In my talk, I will discuss four critical challenges in real-life deep learning.
Firstly, I will discuss a method for reducing the bandwidth of read/write memory interactions during model deployment while taking into account communication complexity constraints. Prominent applications include large-language models, transformer-based foundation models, and large-graph architectures.
Secondly, I will introduce innovative approaches that enable learning with noisy and limited annotations. The first approach facilitates self-supervised pre-training to detect noisy samples better. The second approach takes advantage of a small calibration set to train a teacher model in a bi-level optimization framework implicitly. In addition, I will describe how to use a small number of annotated labels while efficiently merging between modalities to handle deep learning's necessity for clean and large amounts of annotated data.
Thirdly, I will describe adversarial attacks that can efficiently mislead any navigation algorithm. These attacks are a significant safety concern that disables deep learning models from being deployed in real-world platforms, such as autonomous vehicles.

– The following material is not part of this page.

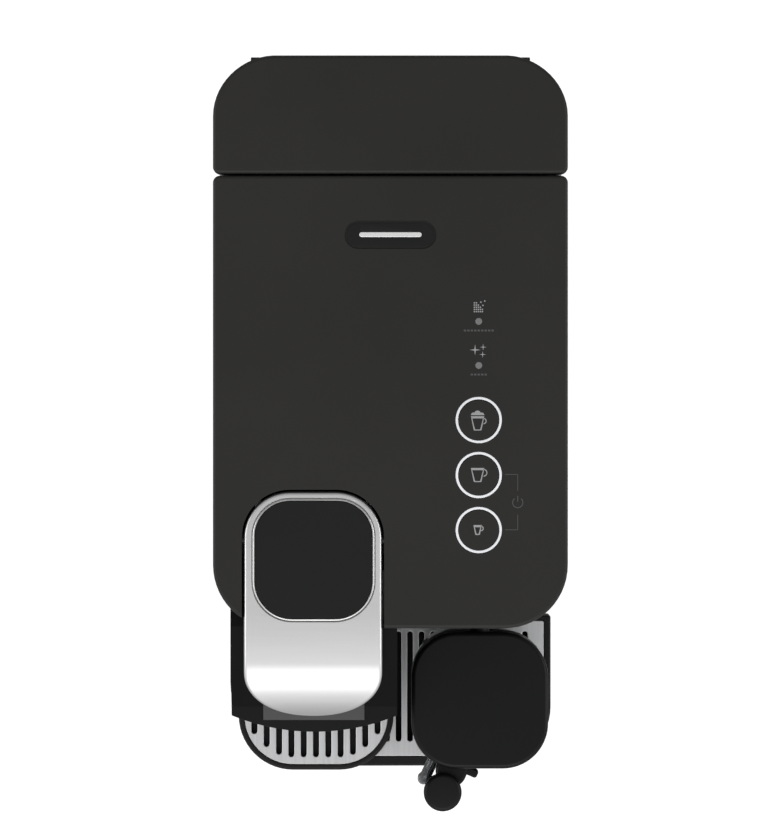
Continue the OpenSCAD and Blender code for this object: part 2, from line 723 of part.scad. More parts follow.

Lastly, I will introduce the geometric deep learning paradigm and focus on learning graph data in the context of various real-world problems. I will delve into the importance of the adversarial robustness of these models and relate to their expressivity.

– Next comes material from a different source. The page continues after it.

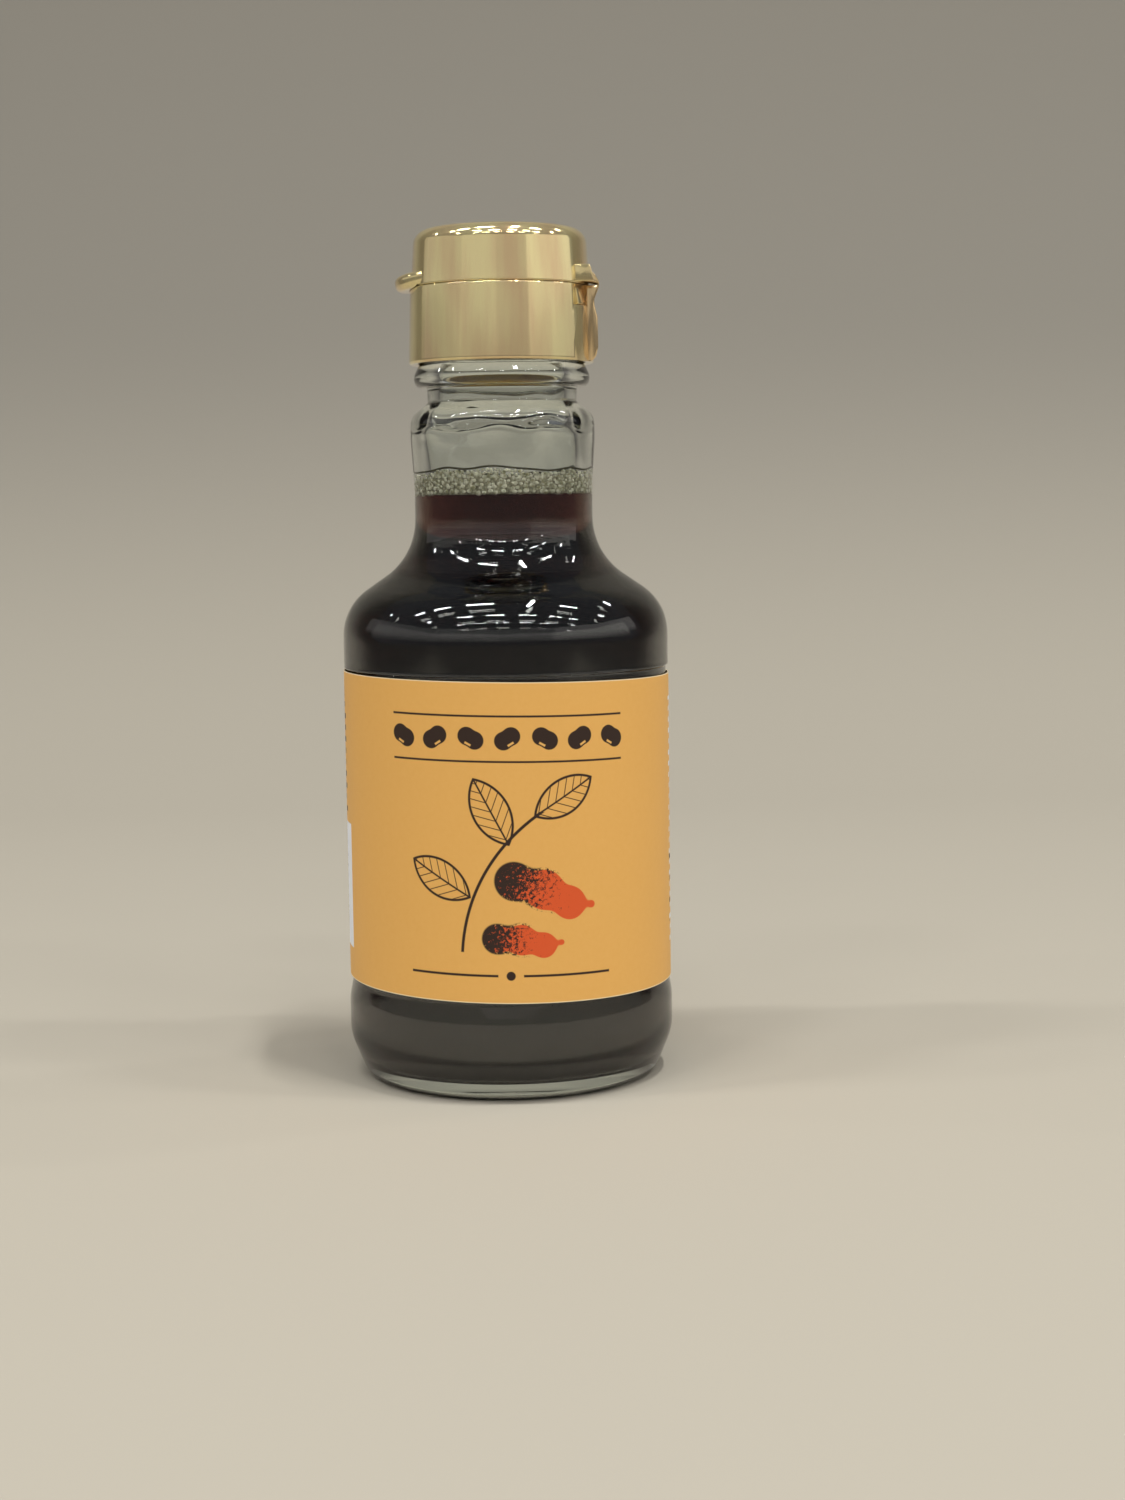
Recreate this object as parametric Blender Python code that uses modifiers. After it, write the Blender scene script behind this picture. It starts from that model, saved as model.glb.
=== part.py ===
"""Soy sauce bottle: a squat glass bottle with a paper label, its sauce and foam, and a hinged pouring cap.

The bottle stands on z = 0 with its axis on Z. The label's front faces -Y, the cap's thumb tab points
to -X and its hinge is at +X. Lengths are in metres.
"""

import bpy
import bmesh
import math
import random
from mathutils import Matrix

MM = 0.001
GAP = 0.3 * MM

# Glass, outside
BODY_R = 28.2 * MM
PANEL_R = 27.55 * MM
SHOULDER_R = 27.95 * MM
NECK_R = 15.25 * MM
BULB_R = 15.75 * MM
GROOVE_R = 12.8 * MM
BEAD_R = 15.05 * MM
FINISH_R = 13.2 * MM
LOCK_R = 13.9 * MM
CONTACT_R = 23.4 * MM
PUNT = 1.4 * MM
PANEL_Z = (16.2 * MM, 70.8 * MM)
SHOULDER_Z = 81.2 * MM
NECK_Z = 89.9 * MM
GROOVE_Z = (115.6 * MM, 118.2 * MM)
BEAD_Z = 119.9 * MM
BEAD_TOP_Z = 121.95 * MM
MOUTH_Z = 132.5 * MM

# Glass, inside
CAVITY_R = 25.1 * MM
NECK_BORE_R = 12.3 * MM
MOUTH_BORE_R = 10.7 * MM
FLOOR_Z = 3.4 * MM
FLOOR_DOME = 0.9 * MM

# Contents
SAUCE_Z = 100.0 * MM
FOAM_Z = 103.6 * MM
BUBBLE_R = (0.7 * MM, 1.1 * MM)
RIM_BUBBLES = 20
TOP_BUBBLES = 6

# Label
LABEL_Z = (17.15 * MM, 69.87 * MM)
LABEL_R = 28.0 * MM
LABEL_T = 0.12 * MM
LABEL_GAP = 6.0 * MM
LABEL_SLOPE = -0.02

# Cap
CAP_FOOT_Z = 122.1 * MM
SEAM_Z = 134.9 * MM
CAP_TOP_Z = 145.05 * MM
CAP_FOOT_R = 15.8 * MM
CAP_SEAM_R = 15.37 * MM
LID_R = 15.15 * MM
LID_SHOULDER_R = 14.4 * MM
CAP_WALL = 1.3 * MM
SKIRT_BORE_R = 14.3 * MM
SPOUT_R = 10.4 * MM
SPOUT_LIP_R = 11.2 * MM
SPOUT_Z = 141.4 * MM
PLUG_Z = 121.4 * MM
SEAL_T = 0.8 * MM
FLANGE_R = 12.6 * MM
FLANGE_T = 0.7 * MM
TAB_REACH = 17.9 * MM
TAB_T = 2.6 * MM
TAB_LIFT = 1.85 * MM
HINGE_X = 16.7 * MM
LUG_HALF = 8.5 * MM
LUG_H = 2.85 * MM
HINGE_HALF = 5.2 * MM
POCKET_Z = 131.3 * MM

ROUND_STEPS = 40
CHORD_ERROR = 0.08 * MM


# Scene helpers
def clear_scene():
    for obj in list(bpy.data.objects):
        bpy.data.objects.remove(obj, do_unlink=True)


def new_collection(name, hidden=False):
    collection = bpy.data.collections.new(name)
    bpy.context.scene.collection.children.link(collection)
    collection.hide_render = hidden
    return collection


def new_material(name, colour, roughness, metallic=0.0, transmission=0.0):
    material = bpy.data.materials.new(name)
    material.use_nodes = True
    shader = material.node_tree.nodes["Principled BSDF"]
    shader.inputs["Base Color"].default_value = (*colour, 1.0)
    shader.inputs["Roughness"].default_value = roughness
    shader.inputs["Metallic"].default_value = metallic
    shader.inputs["Transmission Weight"].default_value = transmission
    material.diffuse_color = (*colour, 1.0)
    return material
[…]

I will also discuss future directions on combining the presented approaches to design novel deep learning models that will efficiently merge between different modalities under relaxed assumptions on the quality and amount of annotated data, safe for use in real-world platforms, and meet the specifications of modern AI accelerators.
Short-bio
Chaim Baskin is a Senior Research Associate at the VISTA laboratory within the Center for Intelligent Systems in the Computer Science Department and a Visiting Assistant Professor in the Faculty of Data and Decision Science at Technion. In addition, Chaim holds a Visiting Scholar position at Czech Technical University in Prague. Chaim's research focuses on representation learning, geometric deep learning, and optimization of neural networks for efficiency. He obtained his Ph.D. from the Computer Science Department at Technion in 2021. Chaim held a post- doctoral position at the same department from 2021 to 2022. Moreover, he is a member of Technion's TechAI and TASP research hubs.